The Director said the move to educate male teachers seeks to fight the myth that men should remain ignorant about menstruation and provide them with the right information.

Ms Wamboi said the strategy of engaging and putting male teachers in the forefront to challenge the taboos around menstrual health will create a safe school environment for young girls.

The Director said the decision to educate the male teachers was informed by the fact that many girls were suffering from menstrual stigma, mainly caused by boys which male teachers are better placed to tackle.

Male teachers, according to Ms Wamboi should be able to help the girl-child experience menstrual period without feeling intimidated or ashamed of the natural process.

She added that by empowering male teachers on how to disseminate information accurately and effectively about the subject, it will be easier to break the notion particularly among boys that menstruation is taboo and in turn they will be able to support and empower their female schoolmates while in periods.

The program is also offering capacity enhancement to both male and female primary school teachers from the devolved unit on how to detect, respond and protect pupils against all forms of Sexual and Gender Based Violence (SGBV) as one way of creating a safe environment for learners in schools and promoting child protection.

“With children being the mirror of society, we need to create a culture in them that does not condone any form of violence. This culture should first be embraced at family level followed by school environment, where our teachers need to instill in children values that shun all forms of violence,” the Executive Director pointed out.

The over 50 beneficiaries of the training program are expected to form and be patrons of ‘Kings and Queens’ clubs in their respective schools that will train male and female pupils on menstrual health and hygiene, how to detect and report SGBV both at school and home and ways to protect themselves from SGBV.

Ms Wamboi said the culture of silence particularly among male teachers on menstruation severely impeded adolescent girls from accessing vital information about their bodies.

Ignorance and unpreparedness on puberty she added perpetuate myths, leaving girls vulnerable to shame, low self-esteem, and confusion when they first experience menstruation.

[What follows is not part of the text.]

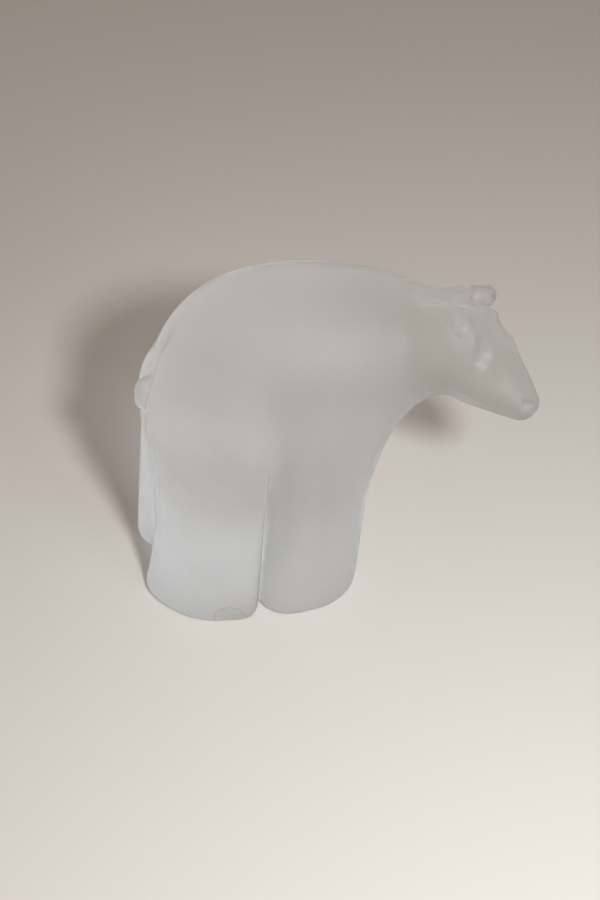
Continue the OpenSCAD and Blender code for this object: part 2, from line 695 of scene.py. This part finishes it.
@dataclass
class Ear:
    """One ear: a low pinched nub that caps the mound on the skull, with a shallow dish in front."""

    gather: Gather
    shape: EarShape
    dish: Spot = (-1.4, 3.3, 14.2)
    dish_r: float = 2.6
    dish_lip: float = 0.5
    reach: float = 8.0
    step: float = 0.22
    seat: Seat = field(default_factory=Seat)

    def distance(self, points: Points) -> Distances:
        """Distances from points to the ear.

        Args:
            points: Where to measure.

        Returns:
            Distances, below zero inside.
        """
        skull = self.gather.head.skull
        nub = self.shape.nub(skull).distance(points)
        dish = Egg(skull.beside(self.shape.side, self.dish), (self.dish_r,) * 3)
        nub = carve(nub, dish.distance(points), self.dish_lip)
        return self.seat.trim(nub, self.gather.distance(points))

    def build(self) -> bpy.types.Object:
        """Makes the ear's mesh.

        Returns:
            The object.
        """
        centre = self.shape.nub(self.gather.head.skull).end
        skin = Skin(*(Weave(c - self.reach, ((c + self.reach, self.step),)) for c in centre))
        return make_piece(f"ear_glass_{self.shape.side.name.lower()}", *skin.draw(self.distance))


@dataclass
class Tail:
    """The tail: a drop of glass laid on the rump, snipped off flat below."""

    gather: Gather
    root: Spot = (6.0, -1.2, 59.4)
    root_r: float = 1.4
    middle: Spot = (4.6, -1.5, 56.6)
    middle_r: float = 2.6
    tip: Spot = (4.4, -1.7, 54.2)
    tip_r: float = 3.0
    snip_z: float = 52.0
    snip_lip: float = 0.8
    fillet: float = 1.5
    skin: Skin = Skin(
        Weave(-3.0, ((10.0, 0.22),)),
        Weave(-7.0, ((4.0, 0.22),)),
        Weave(49.0, ((64.0, 0.22),)),
    )
    seat: Seat = field(default_factory=Seat)

    def distance(self, points: Points) -> Distances:
        """Distances from points to the tail.

        Args:
            points: Where to measure.

        Returns:
            Distances, below zero inside.
        """
        upper = Bone(self.root, self.middle, self.root_r, self.middle_r).distance(points)
        lower = Bone(self.middle, self.tip, self.middle_r, self.tip_r).distance(points)
        drop = carve(melt(upper, lower, self.fillet), points[..., 2] - self.snip_z, self.snip_lip)
        return self.seat.trim(drop, self.gather.distance(points))

    def build(self) -> bpy.types.Object:
        """Makes the tail's mesh."""
        return make_piece("tail_glass", *self.skin.draw(self.distance))


# ---------------------------------------------------------------- shader expressions


class Wire:
    """A node's output that works in Python expressions, each of which adds its Math nodes."""

    def __init__(self, graph: "Graph", socket: bpy.types.NodeSocket) -> None:
        """Wraps a socket of a graph."""
        self.graph = graph
        self.socket = socket

    def _math(self, operation: str, *values: "Wire | float") -> "Wire":
        """Adds one Math node."""
        return self.graph.node("ShaderNodeMath", {"operation": operation}, dict(enumerate(values)))["Value"]

    def __add__(self, other: "Wire | float") -> "Wire":
        """Sum."""
        return self._math("ADD", self, other)

    def __radd__(self, other: float) -> "Wire":
        """Sum, with the number first."""
        return self._math("ADD", other, self)

    def __sub__(self, other: "Wire | float") -> "Wire":
        """Difference."""
        return self._math("SUBTRACT", self, other)

    def __rsub__(self, other: float) -> "Wire":
        """Difference, with the number first."""
        return self._math("SUBTRACT", other, self)

    def __mul__(self, other: "Wire | float") -> "Wire":
        """Product."""
        return self._math("MULTIPLY", self, other)

    def __rmul__(self, other: float) -> "Wire":
        """Product, with the number first."""
        return self._math("MULTIPLY", other, self)

    def __abs__(self) -> "Wire":
        """Size without sign."""
        return self._math("ABSOLUTE", self)

    def step(self, low: float, high: float) -> "Wire":
        """A smooth step between two values.

        Args:
            low: The value where it is 0.
            high: The value where it is 1, which may be the lower of the two.

        Returns:
            The step.
        """
        settings = {"interpolation_type": "SMOOTHSTEP"}
        return self.graph.node("ShaderNodeMapRange", settings, {
            "Value": self, "From Min": low, "From Max": high, "To Min": 0.0, "To Max": 1.0})["Result"]


class Graph:
    """The node tree of one material."""

    def __init__(self, name: str) -> None:
        """Starts an empty material.

        Args:
            name: The material's name.
        """
        self.material = bpy.data.materials.new(name)
        self.material.use_nodes = True
        self.tree = self.material.node_tree
        self.tree.nodes.clear()

    def node(self, kind: str, settings: dict[str, object] | None = None,
             sockets: dict[str | int, object] | None = None) -> dict[str, Wire]:
        """Adds a node.

        Args:
            kind: The node's type.
            settings: Properties to set first.
            sockets: Values or wires, by the input's name or number.

        Returns:
            The node's enabled outputs, by name.
        """
        made = self.tree.nodes.new(kind)
        for key, value in (settings or {}).items():
            setattr(made, key, value)
        for key, value in (sockets or {}).items():
            target = made.inputs[key] if isinstance(key, int) else next(
                s for s in made.inputs if s.name == key and s.enabled)
            if isinstance(value, Wire):
                self.tree.links.new(value.socket, target)
            else:
                target.default_value = value
        return {s.name: Wire(self, s) for s in made.outputs if s.enabled}

    def mix(self, factor: Wire | float, a: Wire | Sequence[float], b: Wire | Sequence[float]) -> Wire:
        """Blends two colours."""
        return self.node("ShaderNodeMix", {"data_type": "RGBA"}, {"Factor": factor, "A": a, "B": b})["Result"]

    def place(self) -> Wire:
        """Positions on the piece, in metres."""
        return self.node("ShaderNodeTexCoord")["Object"]

    def noise(self, place: Wire, size: float, detail: float = 2.0, roughness: float = 0.5) -> Wire:
        """Noise with lumps of about this size in metres."""
        return self.node("ShaderNodeTexNoise", {"noise_dimensions": "3D"}, {
            "Vector": place, "Scale": 1.0 / size, "Detail": detail, "Roughness": roughness})["Fac"]


def rgba(red: float, green: float, blue: float) -> tuple[float, float, float, float]:
    """An opaque colour."""
    return (red, green, blue, 1.0)


# ---------------------------------------------------------------- finishes


class Mark(Enum):
    """The way a mark on the glass is drawn."""

    PATCH = "filled"
    ARC = "ring, lower half only"


@dataclass(frozen=True)
class Blemish:
    """A small mark on the glass. Lengths are in metres, in the row's frame, and the last four in radii."""

    mark: Mark
    centre: tuple[float, float, float]
    radius: float
    line: float
    tint: tuple[float, float, float]
    edge: tuple[float, float, float]
    edge_strength: float
    waver: float = 0.7
    filled: float = 0.6
    arc_from: float = -0.1
    arc_full: float = -0.5

    def over(self, graph: Graph, place: Wire, wobble: Wire, base: Wire) -> Wire:
        """Draws the mark over a colour.

        Args:
            graph: The material's graph.
            place: Positions on the piece.
            wobble: Noise that makes the outline irregular.
            base: The colour under the mark.

        Returns:
            The colour with the mark.
        """
        radius = self.radius
        away = graph.node(
            "ShaderNodeVectorMath", {"operation": "SUBTRACT"}, {0: place, 1: self.centre})["Vector"]
        length = graph.node("ShaderNodeVectorMath", {"operation": "LENGTH"}, {0: away})["Value"]
        reach = length + (wobble - NOISE_MIDDLE) * (self.waver * radius)
        outline = abs(reach - radius).step(self.line, 0.0)
        if self.mark is Mark.ARC:
            low = graph.node("ShaderNodeSeparateXYZ", None, {"Vector": away})["Z"]
            outline = outline * low.step(self.arc_from * radius, self.arc_full * radius)
        else:
            base = graph.mix(reach.step(radius, self.filled * radius), base, rgba(*self.tint))
        return graph.mix(outline * self.edge_strength, base, rgba(*self.edge))


@dataclass(frozen=True)
class SatinGlass:
    """Clear glass with an acid-etched skin. Lengths are in metres."""

    name: str = "satin_glass"
    clear: tuple[float, float, float] = (0.95, 0.975, 1.0)
    cloudy: tuple[float, float, float] = (0.94, 0.965, 0.985)
    # Painted light: a warmer tone painted in with height between the two heights below it. It stands in for
    # the warm room light and table seen through the upper glass, not for a colour of the glass.
    painted_top_tone: tuple[float, float, float] = (0.985, 0.98, 0.965)
    painted_top_from: float = 0.02
    painted_top_to: float = 0.075
    speck: float = 0.0011
    speck_from: float = 0.74
    speck_to: float = 0.8
    speck_tint: tuple[float, float, float] = (0.82, 0.82, 0.78)
    blemishes: tuple[Blemish, ...] = (
        Blemish(
            Mark.PATCH, (-0.0267, -0.0268, 0.0006), 0.0042, 0.0004,
            (0.86, 0.9, 0.8), (0.55, 0.57, 0.5), 0.7),
        Blemish(
            Mark.ARC, (-0.0068, -0.0268, 0.0542), 0.0042, 0.0003,
            (0.9, 0.9, 0.88), (0.66, 0.66, 0.62), 0.45),
    )
    wobble: float = 0.004
    ior: float = 1.5
    etch: float = 0.58
    etch_spread: float = 0.08
    clarity: float = 1.0
    scatter: float = 0.012
    grain: float = 0.00025
    grain_depth: float = 0.00001
    grain_spread: float = 0.06
    ripple: float = 0.012
    ripple_depth: float = 0.00008
    cloud_from: float = 0.35
    cloud_to: float = 0.65

    def material(self) -> bpy.types.Material:
        """Builds the material.

        Returns:
            The material.
        """
        graph = Graph(self.name)
        place = graph.place()
        cloud = graph.noise(place, self.ripple)
        fine = graph.noise(place, self.grain, detail=1.0)
        clouded = cloud.step(self.cloud_from, self.cloud_to)
        tint = graph.mix(clouded, rgba(*self.clear), rgba(*self.cloudy))
        height_up = graph.node("ShaderNodeSeparateXYZ", None, {"Vector": place})["Z"]
        # Painted light: the tint turns warmer with height, a painted tone for light seen through the top of
        # the bear.
        tint = graph.mix(height_up.step(self.painted_top_from, self.painted_top_to), tint, rgba(*self.painted_top_tone))
        specks = graph.noise(place, self.speck, detail=1.0)
        tint = graph.mix(specks.step(self.speck_from, self.speck_to), tint, rgba(*self.speck_tint))
        wobble = graph.noise(place, self.wobble)
        for blemish in self.blemishes:
            tint = blemish.over(graph, place, wobble, tint)
        rough = self.etch + (cloud - NOISE_MIDDLE) * self.etch_spread
        rough = rough + (fine - NOISE_MIDDLE) * self.grain_spread
        height = cloud * self.ripple_depth + fine * self.grain_depth
        bump = graph.node(
            "ShaderNodeBump", None, {"Strength": 1.0, "Distance": 1.0, "Height": height})["Normal"]
        shader = graph.node("ShaderNodeBsdfPrincipled", None, {
            "Base Color": tint,
            "Roughness": rough,
            "IOR": self.ior,
            "Transmission Weight": self.clarity,
            "Subsurface Weight": 1.0,
            "Subsurface Radius": (1.0, 1.0, 1.0),
            "Subsurface Scale": self.scatter,
            "Normal": bump,
        })["BSDF"]
        graph.node("ShaderNodeOutputMaterial", None, {"Surface": shader})
        return graph.material


@dataclass(frozen=True)
class PaleFloor:
    """A plain matt table top."""

    name: str = "pale_floor"
    colour: tuple[float, float, float] = (0.65, 0.61, 0.57)
    roughness: float = 0.55

    def material(self) -> bpy.types.Material:
        """Builds the material.

        Returns:
            The material.
        """
        graph = Graph(self.name)
        shader = graph.node("ShaderNodeBsdfPrincipled", None, {
            "Base Color": rgba(*self.colour), "Roughness": self.roughness})["BSDF"]
        graph.node("ShaderNodeOutputMaterial", None, {"Surface": shader})
        return graph.material


# ---------------------------------------------------------------- the studio


@dataclass(frozen=True)
class Lamp:
    """One soft light that faces the bear. Lengths are in metres, angles in degrees."""

    name: str
    azimuth: float
    elevation: float
    distance: float
    size: float
    watts: float
    colour: tuple[float, float, float]


@dataclass
class Studio:
    """Floor, lights and camera. Lengths are in metres, the lens in millimetres, angles in degrees."""

    aim: Vector = field(default_factory=lambda: Vector((0.0, 0.0, 0.045)))
    camera_at: tuple[float, float, float] = (-0.0421, -0.260, 0.268)
    camera_pitch: float = 48.0
    camera_yaw: float = -8.0
    lens: float = 56.5
    nearest: float = 0.01
    floor_half: float = 1.5
    lamps: tuple[Lamp, ...] = (
        Lamp("key_light", -79.0, 42.0, 0.36, 0.045, 1.22, (0.95, 0.98, 1.0)),
        Lamp("fill_light", -60.0, 75.0, 1.0, 0.8, 0.6, (0.93, 0.96, 1.0)),
        Lamp("cool_light", -58.0, 15.0, 0.6, 0.25, 0.9, (0.8, 0.9, 1.0)),
    )
    sky: tuple[float, float, float] = (1.0, 0.87, 0.77)
    sky_strength: float = 0.3
    sole_gap: float = 0.0002

    def build_floor(self) -> None:
        """Makes the floor."""
        half = self.floor_half
        mesh = bpy.data.meshes.new("studio_floor")
        ring = [(-half, -half), (half, -half), (half, half), (-half, half)]
        mesh.from_pydata([(x, y, -self.sole_gap) for x, y in ring], [], [(0, 1, 2, 3)])
        mesh.materials.append(PaleFloor().material())
        floor = bpy.data.objects.new("studio_floor", mesh)
        bpy.context.scene.collection.objects.link(floor)

    def build_lamps(self) -> None:
        """Makes the lights."""
        for lamp in self.lamps:
            data = bpy.data.lights.new(lamp.name, "AREA")
            data.shape = "DISK"
            data.size = lamp.size
            data.energy = lamp.watts
            data.color = lamp.colour
            light = bpy.data.objects.new(lamp.name, data)
            azimuth, elevation = math.radians(lamp.azimuth), math.radians(lamp.elevation)
            way = Vector((
                math.cos(elevation) * math.cos(azimuth), math.cos(elevation) * math.sin(azimuth),
                math.sin(elevation)))
            light.location = self.aim + way * lamp.distance
            light.rotation_euler = way.to_track_quat("Z", "Y").to_euler()
            bpy.context.scene.collection.objects.link(light)

    def build_sky(self) -> None:
        """Makes the even light of the room."""
        world = bpy.data.worlds.new("studio_sky")
        world.use_nodes = True
        background = world.node_tree.nodes["Background"]
        background.inputs["Color"].default_value = rgba(*self.sky)
        background.inputs["Strength"].default_value = self.sky_strength
        bpy.context.scene.world = world

    def build_camera(self) -> None:
        """Makes the camera."""
        data = bpy.data.cameras.new("camera")
        data.lens = self.lens
        data.clip_start = self.nearest
        camera = bpy.data.objects.new("camera", data)
        camera.location = self.camera_at
        camera.rotation_euler = (math.radians(self.camera_pitch), 0.0, math.radians(self.camera_yaw))
        bpy.context.scene.collection.objects.link(camera)
        bpy.context.scene.camera = camera

    def build(self) -> None:
        """Makes the whole studio."""
        self.build_floor()
        self.build_lamps()
        self.build_sky()
        self.build_camera()
        bpy.context.scene.view_settings.view_transform = "Standard"


# ---------------------------------------------------------------- main


def main() -> None:
    """Builds the bear and its studio."""
    logging.basicConfig(level=logging.INFO, format="%(name)s: %(message)s")
    Studio().build()
    gather = Gather()
    glass = SatinGlass().material()
    pieces = {
        "body": gather.build(),
        **{f"ear_{shape.side.name.lower()}": Ear(gather, shape).build() for shape in gather.head.ears},
        "tail": Tail(gather).build(),
    }
    for node, piece in pieces.items():
        piece.data.materials.append(glass)
        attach(piece, "root")
        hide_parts(node)


if __name__ == "__main__":
    main()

She affirmed that teachers including male ones are the people who are expected to support girls and women, and not ridicule them when they stain their clothes.

Ms Wamboi indicated that teachers of both genders are expected to provide information and identify safe menstrual management materials, among other responsibilities.

A Psychologist at the Nairobi Women Hospital Gender Violence Recovery Center David Kanyarandua said schools are perfectly positioned to create an environment of non-violence, tolerance and gender equality and teachers have a central role to play in this transformation, through their own actions and through the materials they teach.

Mr Kanyarandua stated that teachers should be trained to respond to violence in schools and encouraged teachers to allow each child to explore the field of morality and learn to differentiate between good and evil and to make the learners respond positively to their capacities be it in leadership or sports or any other calling.

He argued that in schools where the virtues classes were adopted the rates of violence, bullying, and even adolescent pregnancy had decreased.

According to the United Nations, one in 10 African school girls misses school during their menstruation, and many of them, studies show, have ended up dropping out of school altogether after lagging behind month in month out.

According to government data, only an estimated 46 per cent of women and girls in rural areas and 65 per cent in urban areas have access to and use disposable pads. Many use toilet paper, pieces of blanket or cloth, or natural materials to handle their menstruation.